Pygmy dipole resonances in the tin region

The evolution of the low-energy electromagnetic dipole response with the neutron excess is investigated along the Sn isotopic chain within an approach incorporating Hartree-Fock-Bogoljubov (HFB) and multiphonon quasiparticle-phonon model (QPM) theory. General aspects of the relationship of nuclear skins and dipole sum rules are discussed. Neutron and proton transition densities serve to identify the pygmy dipole resonance (PDR) as a generic mode of excitation. The PDR is distinct from the GDR by its own characteristic pattern given by a mixture of isoscalar and isovector components. Results for the ${}^{100}\mathrm{Sn}$-${}^{132}\mathrm{Sn}$ isotopes and the several $N=82$ isotones are presented. In the heavy Sn isotopes the PDR excitations are closely related to the thickness of the neutron skin.
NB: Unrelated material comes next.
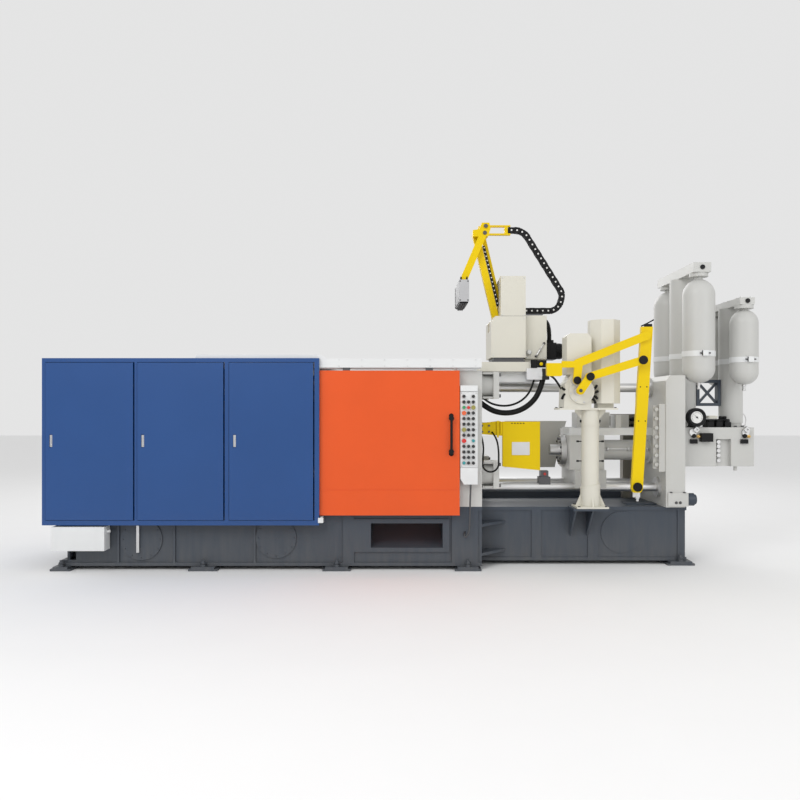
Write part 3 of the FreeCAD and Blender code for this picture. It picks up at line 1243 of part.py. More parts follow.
def ladler_column():
    """Round column with its flange, gussets and sleeve."""
    c = V(COLUMN_X, COLUMN_Y, 0)
    flange = box((c.x - 179, c.x + 172), (c.y - 150, c.y + 138), (BRACKET_Z, BRACKET_Z + 18))
    tube = rod_z(c.x, c.y, BRACKET_Z, COLUMN_TOP, COLUMN_R)
    sleeve = cut(rod_z(c.x, c.y, BRACKET_Z, BRACKET_Z + 280, COLUMN_R + 12),
                 [plate_xz([(c.x - 300, BRACKET_Z + 180), (c.x + 300, BRACKET_Z + 320),
                            (c.x + 300, BRACKET_Z + 600), (c.x - 300, BRACKET_Z + 600)],
                           (c.y - 300, c.y + 300))])
    foot_gussets = [plate_xz([(c.x + s * COLUMN_R, BRACKET_Z + 18), (c.x + s * 165, BRACKET_Z + 18),
                              (c.x + s * COLUMN_R, BRACKET_Z + 170)], (c.y - 9, c.y + 9))
                    for s in (-1, 1)]
    front_gusset = plate_yz([(c.y - COLUMN_R, BRACKET_Z + 18), (c.y - 145, BRACKET_Z + 18),
                             (c.y - COLUMN_R, BRACKET_Z + 150)], (c.x - 9, c.x + 9))
    ring = rod_z(c.x, c.y, COLUMN_TOP - 178, COLUMN_TOP - 160, COLUMN_R + 6)
    top_gussets = [plate_xz([(c.x + s * (COLUMN_R - 5), COLUMN_TOP - 110), (c.x + s * 170, COLUMN_TOP - 22),
                             (c.x + s * 170, COLUMN_TOP), (c.x + s * (COLUMN_R - 5), COLUMN_TOP)],
                            (c.y - 9, c.y + 9)) for s in (-1, 1)]
    return fuse([flange, tube, sleeve, front_gusset, ring] + foot_gussets + top_gussets)


def ladler_top_plate():
    return box((1629, 2280), (-750, -450), (COLUMN_TOP, COLUMN_TOP + 20))


def ladler_gearbox():
    """Gearbox housing on the top plate, with its round face and the two fixed pivots."""
    z0 = COLUMN_TOP + 20
    housing = plate_xz([(1680, z0), (1985, z0), (1985, 2040), (1940, 2150), (1760, 2150), (1690, 2030)],
                       (-745, -460))
    disc = rod_y(1871, LADLER_FACE_Y, -740, 1965, 139)
    boss = rod_y(ARM_PIVOT.x, MAIN_ARM_Y[1] + GAP, -740, ARM_PIVOT.z, 52)
    hub = rod_y(CRANK_PIVOT.x, LADLER_FACE_Y - 12, -740, CRANK_PIVOT.z, 46)
    arm_pin = rod_y(ARM_PIVOT.x, MAIN_ARM_Y[0] - 3, -740, ARM_PIVOT.z, LADLER_PIN_R)
    crank_pin = rod_y(CRANK_PIVOT.x, CRANK_Y[0] - 3, -740, CRANK_PIVOT.z, LADLER_PIN_R)
    return fuse([housing, disc, boss, hub, arm_pin, crank_pin])


def ladler_motor_cover():
    """Arched sheet cover over the motor, standing on the gearbox."""
    xs = (1712.0, 1985.0)
    ys = (-745.0, -500.0)
    outline = [(xs[0], 2150), (xs[1], 2150), (xs[1], 2560), (xs[1] - 40, 2606), (xs[0] + 40, 2606),
               (xs[0], 2575)]
    return plate_xz(outline, ys)


def ladler_tall_cover():
    """Tall eight-sided cover of the counterbalance, standing on the top plate."""
    cx, cy = 2163.0, -585.0
    rx, ry = 165.0, 158.0
    corner = math.tan(math.radians(22.5))
    points = [(rx, ry * corner), (rx * corner, ry), (-rx * corner, ry), (-rx, ry * corner),
              (-rx, -ry * corner), (-rx * corner, -ry), (rx * corner, -ry), (rx, -ry * corner)]
    outline = [(cx + x, cy + y) for x, y in points]
    foot = box((cx - 90, cx + 90), (cy - 80, cy + 80), (COLUMN_TOP + 20, 1831))
    return fuse([plate_xy(outline, (1831, 2763)), foot])


def ladler_main_arm():
    """Bent main arm with its web to the pivot and the balance box at its left end."""
    ys = MAIN_ARM_Y
    upper = link(ARM_BEND, ARM_END, LADLER_ARM_WIDTH, ys, 0, 0)
    web = plate_xz([(1773, 2240), (1761, 2082), (1845, 2082), (1868, 2290), (1811, 2300)], ys)
    eye = rod_y(ARM_PIVOT.x, ys[0], ys[1], ARM_PIVOT.z, 42)
    bar = box((1637, ARM_BEND.x), ys, (ARM_BEND.z - 49, ARM_BEND.z + 22))
    weight = plate_xz([(1484, 2129), (1626, 2129), (1638, 2142), (1638, 2271), (1471, 2271),
                       (1471, 2142)], (ys[0] - 3, ys[1] + 26))
    holes = [rod_y(p.x, ys[0] - 1, ys[1] + 1, p.z, LADLER_PIN_R + RUN) for p in (ARM_PIVOT, ARM_END)]
    return cut(fuse([upper, web, eye, bar, weight]), holes)


def ladler_crank():
    """Crank on the gearbox's shaft; its outer end carries a hub behind it and a cap."""
    ys = CRANK_Y
    body = link(CRANK_PIVOT, CRANK_END, 88, ys, LADLER_PIN_R, 0)
    pin = rod_y(CRANK_END.x, ys[0] - 14, LINK_Y[1] - 2, CRANK_END.z, LADLER_PIN_R)
    cap = rod_y(CRANK_END.x, ys[0] - 14, ys[0], CRANK_END.z, CAP_R)
    return fuse([body, pin, cap])


def ladler_link():
    """Lower link from the crank to the hanging arm, with the cap of its far pivot."""
    ys = LINK_Y
    bar = link(CRANK_END, LINK_END, LADLER_LINK_WIDTH, ys, LADLER_PIN_R, 0)
    cap = rod_y(LINK_END.x, ys[0] - 14, ys[0], LINK_END.z, CAP_R + 4)
    return fuse([bar, cap])


def ladler_hanging_arm():
    """Long hanging arm with its top pin, the link's boss and the bearing of the wrist."""
    ys = HANGING_ARM_Y
    top, foot = V(2577, 0, 2672), V(LADLE_PIVOT.x, 0, LADLE_PIVOT.z)
    outline = [(top.x - 60, top.z), (top.x + 66, top.z), (foot.x + 62, foot.z - 20),
               (foot.x + 40, foot.z - 62), (foot.x - 40, foot.z - 62), (foot.x - 62, foot.z - 20)]
    bar = plate_xz(outline, ys)
    pin = rod_y(ARM_END.x, MAIN_ARM_Y[0] - 2, ys[0] + 1, ARM_END.z, LADLER_PIN_R)
    boss = rod_y(LINK_END.x, LINK_Y[1] + GAP, ys[0] + 1, LINK_END.z, 34)
    hole = rod_y(foot.x, ys[0] - 1, ys[1] + 1, foot.z, LADLER_PIN_R + RUN)
    return cut(fuse([bar, pin, boss]), [hole])


def ladle_wrist():
    """Short shaft at the foot of the hanging arm, with its cap and the ladle's bracket."""
    p = LADLE_PIVOT
    ys = HANGING_ARM_Y
    shaft = rod_y(p.x, ys[0] - 20, ys[1] + 26, p.z, LADLER_PIN_R)
    cap = rod_y(p.x, ys[0] - 20, ys[0] - GAP, p.z, 50)
    back = box((p.x - 30, p.x + 50), (ys[1] + 8, ys[1] + 26), (p.z - 120, p.z + 35))
    return fuse([shaft, cap, back])


# ---------------------------------------------------------------- hanging hoses
def hose(points, r):
    """A round hose along straight runs joined by tangent arcs, as large as they allow."""
    edges, radii = [], []
    at = points[0]
    for before, corner, after in zip(points, points[1:], points[2:]):
        u, w = (before - corner), (after - corner)
        shorter = min(u.Length, w.Length)
        turn = math.pi - u.getAngle(w)
        reach = 0.45 * shorter
        radius = reach / math.tan(turn / 2)
        radii.append(radius)
        u.normalize()
        w.normalize()
        start, end = corner + u * reach, corner + w * reach
        bisector = (u + w).normalize()
        centre = corner + bisector * (radius / math.cos(turn / 2))
        middle = centre - bisector * radius
        edges.append(Part.LineSegment(at, start).toShape())
        edges.append(Part.Arc(start, middle, end).toShape())
        at = end
    edges.append(Part.LineSegment(at, points[-1]).toShape())
    path = Part.Wire(edges)
    ring = Part.Wire(Part.makeCircle(r, points[0], points[1] - points[0]))
    tube = path.makePipeShell([ring], True, False)
    share = tube.Volume / (math.pi * r * r * path.Length)
    print(f"  hose r {r:4.1f}  length {path.Length:7.1f}  tightest arc {min(radii):6.1f}"
          f"  volume share {share:.4f}")
    return tube


def hanging(start, y_end, run, headings):
    """Points of a hose that hangs in a bow: equal runs, each turned a little from the last."""
    points = [start]
    for i, degrees in enumerate(headings):
        a = math.radians(degrees)
        last = points[-1]
        y = start.y + (y_end - start.y) * (i + 1) / len(headings)
        points.append(V(last.x + run * math.cos(a), y, last.z + run * math.sin(a)))
    return points


def hose_loop():
    """Thin hose from the platen's face, hung in a loop and up to the splash guard's bracket."""
    side, y = 90.0, -700.0
    centre = V(874, y, 1160)
    points = [V(PLATEN_FACE_X - 10, y, 1500), V(800, y, 1400)]
    for degrees in (198, 234, 270, 306, 342):
        a = math.radians(degrees)
        reach = side / math.cos(math.radians(18))
        points.append(V(centre.x + reach * math.cos(a), y, centre.z + reach * math.sin(a)))
    points += [V(centre.x + side + 2, y + 10, 1310), V(960, -560, 1440), V(937, -318, 1500)]
    return hose(points, 10)


def hose_bundle():
    """Thick bundle between the fixed platen and the fitting on the sprayer's deck."""
    start = V(PLATEN_FACE_X - 10, -290, 1880)
    return hose(hanging(start, -272, 175, (-40, -17, 6, 29, 52, 75)), 32)


def hose_sprayer():
    """Thin hose that hangs above the bundle."""
    start = V(PLATEN_FACE_X - 10, -322, 1965)
    return hose(hanging(start, -272, 153, (-45, -20, 1, 25, 50, 75)), 12)


def hose_ladler():
    """Hose from the fitting to the ladler's gearbox."""
    return hose([V(1592, -272, 2178), V(1640, -345, 2140), V(1666, -430, 2082), V(1688, -515, 2015),
                 V(1716, -590, 1955)], 12)


# ---------------------------------------------------------------- build
def main():
    os.makedirs("parts", exist_ok=True)
    save("base_clamp_section", fuse([base_clamp_section()] + base_covers()))
    save("base_shot_section", base_shot_section())
    save("levelling_feet", levelling_feet())
    save("base_fittings", [junction_box(), oil_gauge()])
    save("fixed_platen", fixed_platen())
    save("moving_platen", moving_platen())
    save("end_platen", end_platen())
    save("tie_bars", tie_bars())
    save("tie_bar_nuts", tie_bar_nuts())
    save("clamp_fittings", slide_strips() + adjusting_nuts())
    save("toggle_links", toggle_links())
    save("toggle_pins", toggle_pins())
    save("toggle_crosshead", toggle_crosshead())
    save("clamp_cylinder", clamp_cylinder())
    brackets = guard_brackets()
    save("guard_frames", [fuse([guard_front_frame()] + [b for b in brackets if b.BoundBox.YMax < 0]),
                          fuse([guard_rear_frame()] + [b for b in brackets if b.BoundBox.YMin > 0])])
    save("guard_panels", guard_rear_panels() + [guard_end_panel()])
    save("guard_roof", guard_roof())
    for i, span in enumerate(LEAVES):
        save(f"guard_door_{i + 1}", guard_leaf(span))
    save("front_door", door_panel())
    save("door_handle", door_handle())
    save("door_hangers", door_hangers() + door_rollers())
    save("door_rails", [door_rail(), mirrored(door_rail()), door_guide()])
    save("door_rail_covers", [door_rail_cover(), mirrored(door_rail_cover())])
    save("rear_door", rear_door())
    save("control_panel", control_panel())
    save("panel_buttons", panel_buttons())
    save("shot_frame_plate", fuse([shot_frame_plate(), shot_strip_plate()] + lifting_stubs()))
    save("shot_frame_bars", shot_frame_bars() + shot_bar_collars())
    save("shot_block", fuse([shot_block()] + shot_beams()))
    save("shot_cylinder", shot_cylinder())
    save("shot_valves", shot_valve_block() + [rear_valve_stand(), lubricator()])
    save("plunger_rod", plunger_rod())
    save("splash_guards", [splash_guard_front(), splash_guard_rear()])
    save("manifold_block", manifold_block())
    save("manifold_valves", manifold_valves())
    save("pressure_gauge", pressure_gauge())
    save("piston_accumulators", piston_accumulators())
    save("nitrogen_bottles", nitrogen_bottles())
    save("bottle_beams", bottle_beams())
    save("bottle_straps", bottle_straps() + [accumulator_brace()])
    save("sprayer_deck", fuse([sprayer_support_beam(), sprayer_deck(), sprayer_fitting()]))
    save("sprayer_cabinet", fuse([sprayer_cabinet(), sprayer_control_box(), chain_tray()]))
    save("sprayer_drive", sprayer_drive())
    save("sprayer_upper_arm", sprayer_upper_arm())
    save("sprayer_tie_bar", sprayer_tie_bar())
    save("sprayer_forearm", sprayer_forearm())
    save("spray_head", spray_head())
    save("sprayer_chain", sprayer_chain())
    save("ladler_column", fuse([ladler_bracket(), ladler_column(), ladler_top_plate()]))
    save("ladler_head", [fuse([ladler_gearbox(), ladler_motor_cover()]), ladler_tall_cover()])
    save("ladler_main_arm", ladler_main_arm())
    save("ladler_crank", ladler_crank())
    save("ladler_link", ladler_link())
    save("ladler_hanging_arm", ladler_hanging_arm())
    save("ladle_wrist", ladle_wrist())
    save("hose_bundle", hose_bundle())
    save("hose_sprayer", [hose_sprayer(), hose_loop()])
    save("hose_ladler", hose_ladler())


main()
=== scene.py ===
# %% [markdown]
# # A die casting machine
# The machine squirts molten aluminium into a steel die and holds the die shut with a toggle.
# Its big shapes come from a CAD model, which is loaded here as a fixed frame: each node
# arrives as a mesh that is already in place. What is added here is what a drawing office
# leaves out: finishes, bolts, chain links, hoses, valves and gauges.

# %% Load the frame
import json
import math
import bmesh
import bpy
import numpy as np
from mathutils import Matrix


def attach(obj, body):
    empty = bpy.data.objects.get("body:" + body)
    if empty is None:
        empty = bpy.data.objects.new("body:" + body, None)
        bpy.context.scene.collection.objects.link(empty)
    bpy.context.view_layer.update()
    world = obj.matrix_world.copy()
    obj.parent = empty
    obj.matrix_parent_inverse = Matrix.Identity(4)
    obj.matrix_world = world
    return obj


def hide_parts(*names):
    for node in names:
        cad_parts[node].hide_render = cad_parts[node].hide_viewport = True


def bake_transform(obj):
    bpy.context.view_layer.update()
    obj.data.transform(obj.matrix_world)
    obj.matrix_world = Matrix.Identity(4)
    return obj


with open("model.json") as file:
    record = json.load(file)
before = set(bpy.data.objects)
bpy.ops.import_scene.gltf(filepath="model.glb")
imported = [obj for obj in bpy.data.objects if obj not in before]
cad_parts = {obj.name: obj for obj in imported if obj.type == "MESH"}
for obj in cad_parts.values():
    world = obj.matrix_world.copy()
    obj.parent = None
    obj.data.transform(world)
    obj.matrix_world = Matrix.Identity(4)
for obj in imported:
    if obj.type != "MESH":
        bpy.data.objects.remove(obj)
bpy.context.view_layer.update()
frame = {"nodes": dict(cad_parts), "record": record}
nodes = frame["nodes"]

# %% [markdown]
# ## Camera
# A level camera at eye height keeps upright edges upright. It could be tilted to centre a
# tall machine, but its sides would then lean, so a small shift is used instead.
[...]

Approaching ${}^{100}\mathrm{Sn}$ a gradual change from a neutron to a proton skin is found and the character of the PDR is changed correspondingly. A delicate balance between Coulomb and strong interaction effects is found. The fragmentation of the PDR strength in ${}^{124}\mathrm{Sn}$ is investigated by multiphonon calculations. Recent measurements of the dipole response in ${}^{130,132}\mathrm{Sn}$ are well reproduced.

Figure 1

Ground state properties of the Sn isotopes. The nuclear binding energies per particle calculated with the DFT approach, discussed in the text, are compared to data from the Audi-Wapstra compilation [12].

Figure 2

BCS ground-state densities of Sn isotopes obtained by the phenomenological DFT approach and used in the QPM calculations.

Figure 3

QPM results for the total PDR strengths in the ${}^{100-132}\mathrm{Sn}$ isotopes (upper panel) are displayed for comparison together with the nuclear skin thickness $\delta r$, Eq. (2.10) (lower panel). Experimental data on the total PDR strengths in ${}^{116}\mathrm{Sn}$ and ${}^{124}\mathrm{Sn}$ [36] and ${}^{112}\mathrm{Sn}$ [37] are also shown. In the lower panel, the skin thickness derived from charge exchange reactions by Krasznahorkay et al. [16, 17] are indicated.

Figure 4

QRPA results for the one-phonon dipole transition densities in $N=82$ nuclei.

Figure 5

QRPA results for the one-phonon dipole transition densities in ${}^{112,122,132}\mathrm{Sn}$ nuclei.

Figure 6

QRPA results for the one-phonon dipole transition densities in ${}^{100}\mathrm{Sn}$.

Figure 7

QRPA results for the PDR and GDR strength distributions in ${}^{100,116,122,124,132}\mathrm{Sn}$ isotopes.

Figure 8

Electromagnetic dipole response in ${}^{124}\mathrm{Sn}$ from (a) QRPA calculations; (b) Distributions of the PDR QRPA phonons over the $1^{-}$ excited states in terms of one-phonon amplitudes $R^2$ defined with Eq. (4.9); (c) QPM with up to three-phonon configuration space, including 250 components; (d) experimental data from Ref. [36] up to excitation energies $E^{*}=7.5$ MeV.

Figure 9

Electromagnetic QRPA dipole response function and LAND-FRS data [5] for ${}^{130}\mathrm{Sn}$. The QRPA results (left) were obtained by solving the Dyson equation and include the decay widths from particle emission. In the right panel the theoretical response function has been folded with the experimental acceptance filter [47] (dashed line) and is compared to the data (symbols).

Figure 10

Electromagnetic QRPA dipole response function and LAND-FRS data [5] for ${}^{132}\mathrm{Sn}$. As in Fig. 9 the QRPA results (left) include the decay widths from particle emission. In the right panel the theoretical response function has been folded with the experimental acceptance filter [47] (dashed line) and is compared to the data (symbols).